To be fair there are quite a few Barclay Perkins "EI" and "EIP" designations in recipes from brewlogs, designating a porter as Export India or more plainly Export India Porter.
Those are usually way heavier hopped than ordinary porters, although I have through myfascination for recreating late 1800's/early 1900's Porters and Stouts come to accept these beers were quite heavily hopped compared to the stuff we have today.

So for an authentic IPA I'd say make a pale ale with Chevalier and 10-20% cane sugar to 1.055-60ish, late boil hop it with 1.5-2g/L of EKG, rack to secondary with maybe a few cubes of boiled french oak(you only want a little tannins, no strong oak flavours) about 1g/L EKG dry hops and let it ride for at least 6months on brett.
And get the bittering charge stupid big, you want like a 100 IBU in it before racking to secondary...
 
You need to read Ron Pattinson's blog and books. For perspective the journey by sea from London to India could take up to 9 months or a bit longer. That's how long IPA would have been in transport not counting the time it sat in the brewery yard before being loaded onto ships.

One more interesting fact brought up by Ron, there was far more porter shipped to India because the lower class soldiers, servants etc drank the less expensive porter. That porter was also hopped at a higher rate just like the pale ale which became known as India Pale Ale and for the same reason... to account for hop fade that would inevitably happen in those 9+ months of travel. To which Ron wonders, why isn't there an India Porter?

I don't think I could wait that long. Maybe turn up the HopWavolater to "gail force" and apply 220v juice to it, geterdone early?
 
Patterson is nice, but some ways of the old brewery's and ships ect can't be recreated accurately IMO so we just do the best we can with what we have no?
 
To be fair there are quite a few Barclay Perkins "EI" and "EIP" designations in recipes from brewlogs, designating a porter as Export India or more plainly Export India Porter.
Those are usually way heavier hopped than ordinary porters, although I have through myfascination for recreating late 1800's/early 1900's Porters and Stouts come to accept these beers were quite heavily hopped compared to the stuff we have today.

So for an authentic IPA I'd say make a pale ale with Chevalier and 10-20% cane sugar to 1.055-60ish, late boil hop it with 1.5-2g/L of EKG, rack to secondary with maybe a few cubes of boiled french oak(you only want a little tannins, no strong oak flavours) about 1g/L EKG dry hops and let it ride for at least 6months on brett.
And get the bittering charge stupid big, you want like a 100 IBU in it before racking to secondary...
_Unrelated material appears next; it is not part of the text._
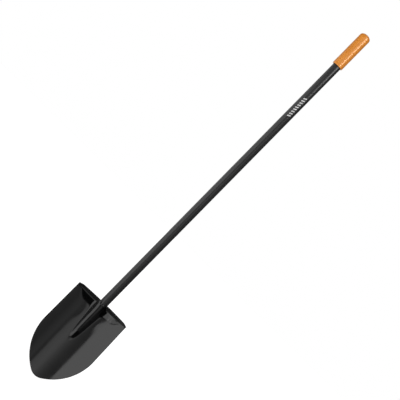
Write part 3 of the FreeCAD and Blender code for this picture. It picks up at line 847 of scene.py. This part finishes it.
# How low the wall reaches in front and behind, and where the floor's glow starts, as sines of elevation.
WALL_END = math.sin(math.radians(-8.5))
WALL_END_BEHIND = math.sin(math.radians(-52))
FLOOR_START = math.sin(math.radians(-45))
WALL_SOFTNESS = 0.04
FLOOR_SOFTNESS = 0.05
BACK_SOFTNESS = 0.25
FLOOR_GLOW = 0.6                    # how bright the floor looks in reflections
FILL_LIGHT = 0.42                   # for paint that scatters
BACKDROP_LIGHT = 1.0


def math_node(tree, operation, first, second):
    """The output of one sum over two sockets or numbers."""
    node = tree.nodes.new("ShaderNodeMath")
    node.operation = operation
    for socket, value in zip(node.inputs, (first, second)):
        if isinstance(value, float):
            socket.default_value = value
        else:
            tree.links.new(value, socket)
    return node.outputs[0]


def edge(tree, value, start, end):
    """0 where the value is at start, 1 at end, smooth between."""
    node = tree.nodes.new("ShaderNodeMapRange")
    node.interpolation_type = "SMOOTHSTEP"
    node.inputs["From Min"].default_value = start
    node.inputs["From Max"].default_value = end
    tree.links.new(value, node.inputs["Value"])
    return node.outputs["Result"]


def studio_reflections(tree):
    """Brightness of the dim studio round the object by direction, for what mirrors it."""
    where = tree.nodes.new("ShaderNodeTexCoord")
    split = tree.nodes.new("ShaderNodeSeparateXYZ")
    tree.links.new(where.outputs["Generated"], split.inputs[0])
    x, y, z = split.outputs
    round_shaft = math_node(tree, "ARCTAN2", x, math_node(tree, "MULTIPLY", y, -1.0))
    share = math_node(tree, "ADD", math_node(tree, "DIVIDE", round_shaft, 2 * math.pi), 0.5)
    stops = [((degrees + 180) / 360, (level / WALL_TOP_LEVEL,) * 3) for degrees, level in STUDIO_WALL]
    wall = math_node(tree, "MULTIPLY", ramp(tree, share, stops), WALL_TOP_LEVEL)
    behind = edge(tree, y, 0.0, BACK_SOFTNESS)
    in_front = edge(tree, y, BACK_SOFTNESS, 0.0)
    above = edge(tree, z, WALL_END - WALL_SOFTNESS, WALL_END + WALL_SOFTNESS)
    low_above = edge(tree, z, WALL_END_BEHIND - FLOOR_SOFTNESS, WALL_END_BEHIND + FLOOR_SOFTNESS)
    lit = math_node(tree, "MAXIMUM", above, math_node(tree, "MULTIPLY", low_above, behind))
    below = edge(tree, z, FLOOR_START + FLOOR_SOFTNESS, FLOOR_START - FLOOR_SOFTNESS)
    floor = math_node(tree, "MULTIPLY", math_node(tree, "MULTIPLY", below, in_front), FLOOR_GLOW)
    return math_node(tree, "ADD", math_node(tree, "MULTIPLY", wall, lit), floor)


def background(tree, strength):
    """A white world shader of the given strength."""
    shade = tree.nodes.new("ShaderNodeBackground")
    shade.inputs["Color"].default_value = (1, 1, 1, 1)
    shade.inputs["Strength"].default_value = strength
    return shade


def choose(tree, switch, otherwise, chosen):
    """The chosen shader where the switch is on, and the other one elsewhere."""
    mix = tree.nodes.new("ShaderNodeMixShader")
    for socket, source in zip(mix.inputs, (switch, otherwise.outputs[0], chosen.outputs[0])):
        tree.links.new(source, socket)
    return mix


def make_world():
    """White behind the object, a dim studio for what paint mirrors, and soft fill for what it scatters."""
    world = bpy.data.worlds.new("studio")
    bpy.context.scene.world = world
    world.use_nodes = True
    tree = world.node_tree
    tree.nodes.clear()
    rays = tree.nodes.new("ShaderNodeLightPath")
    output = tree.nodes.new("ShaderNodeOutputWorld")
    mirrored = background(tree, 1.0)
    tree.links.new(studio_reflections(tree), mirrored.inputs["Strength"])
    for_gloss = choose(tree, rays.outputs["Is Glossy Ray"], background(tree, FILL_LIGHT), mirrored)
    backdrop = background(tree, BACKDROP_LIGHT)
    for_camera = choose(tree, rays.outputs["Is Camera Ray"], for_gloss, backdrop)
    tree.links.new(for_camera.outputs[0], output.inputs["Surface"])


def around(degrees, distance, z):
    """A place round the shaft. 0 is in front, towards -Y, and positive goes to the right, towards +X."""
    angle = math.radians(degrees)
    return Vector((distance * math.sin(angle), SHAFT_Y - distance * math.cos(angle), z))


def panel(name, span, heights, distance, radiance, mirrored=True, scattered=True):
    """A soft box that faces the shaft, between two directions round it in degrees and two heights."""
    left, right = (around(degrees, distance, 0) for degrees in span)
    low, high = heights
    width = (right - left).length
    height = high - low
    data = bpy.data.lights.new(name, "AREA")
    data.shape = "RECTANGLE"
    data.size = width
    data.size_y = height
    data.energy = radiance * math.pi * width * height
    light = bpy.data.objects.new(name, data)
    bpy.context.scene.collection.objects.link(light)
    middle = (left + right) / 2 + Vector((0, 0, (low + high) / 2))
    facing = Vector((0, SHAFT_Y, middle.z)) - middle
    light.rotation_euler = facing.to_track_quat("-Z", "Y").to_euler()
    light.location = middle
    light.visible_camera = False
    light.visible_glossy = mirrored
    light.visible_diffuse = scattered


def make_panels():
    """Four soft boxes that only reflections show, and one that lights only what scatters."""
    panel("soft_left", (-75, -24.5), (-2.8, 1.5), distance=1.6, radiance=1.64, scattered=False)
    panel("soft_side", (-135, -75), (0.12, 1.66), distance=1.6, radiance=1.3, scattered=False)
    panel("soft_low", (-26, -7), (-2.8, -0.14), distance=1.6, radiance=1.6, scattered=False)
    panel("top_strip", (30, 50), (1.45, 2.5), distance=1.2, radiance=9.0, scattered=False)
    panel("soft_front", (-35, 30), (0.3, 2.6), distance=2.4, radiance=1.3, mirrored=False)


CAMERA_DISTANCE = 3.1
CAMERA_YAW = math.radians(-2.7)
CAMERA_ROLL = math.radians(44.53)
CAMERA_AIM = Vector((-12.2 * MM, SHAFT_Y, 734 * MM))
CAMERA_SENSOR = 36
WIDTH_IN_VIEW = 1237.2 * MM         # what the picture's width takes in at the shaft


def make_camera():
    """Level with the middle of the shaft, and rolled to lay the shovel along the picture's diagonal."""
    data = bpy.data.cameras.new("camera")
    data.sensor_width = CAMERA_SENSOR
    data.lens = CAMERA_DISTANCE * CAMERA_SENSOR / WIDTH_IN_VIEW
    camera = bpy.data.objects.new("camera", data)
    bpy.context.scene.collection.objects.link(camera)
    backward = Vector((math.sin(CAMERA_YAW), -math.cos(CAMERA_YAW), 0))
    across = Vector((math.cos(CAMERA_YAW), math.sin(CAMERA_YAW), 0))
    up = Vector((0, 0, 1))
    right = across * math.cos(CAMERA_ROLL) + up * math.sin(CAMERA_ROLL)
    top = up * math.cos(CAMERA_ROLL) - across * math.sin(CAMERA_ROLL)
    turn = Matrix((right, top, backward)).transposed().to_4x4()
    camera.matrix_world = Matrix.Translation(CAMERA_AIM + backward * CAMERA_DISTANCE) @ turn
    bpy.context.scene.camera = camera


def main():
    """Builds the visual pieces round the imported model, then the stage and the camera."""
    make_blade(blade_paint())
    make_shaft(shaft_paint())
    make_print(print_paint())
    make_grip(grip_plastic())
    coating = weld_paint()
    make_back_welds(coating)
    make_toe_weld(coating)
    make_mouth_weld(coating)
    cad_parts["tube_plug"].material_slots[0].material = plug_plastic()
    make_floor()
    make_world()
    make_panels()
    make_camera()
    bpy.context.scene.view_settings.view_transform = "Standard"


main()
"Cane sugar" prolly came from West Indies route back then. Was prolly heavy unrefined like the piloncillo I get from the local Spanish influence market here down South, who due to locality/Expats prolly learned the practice from them. I grind it up and stick it in a lidded can the fruity and winey smell coming from it is intoxicating all by itself, it would make a great authentic addition I believe.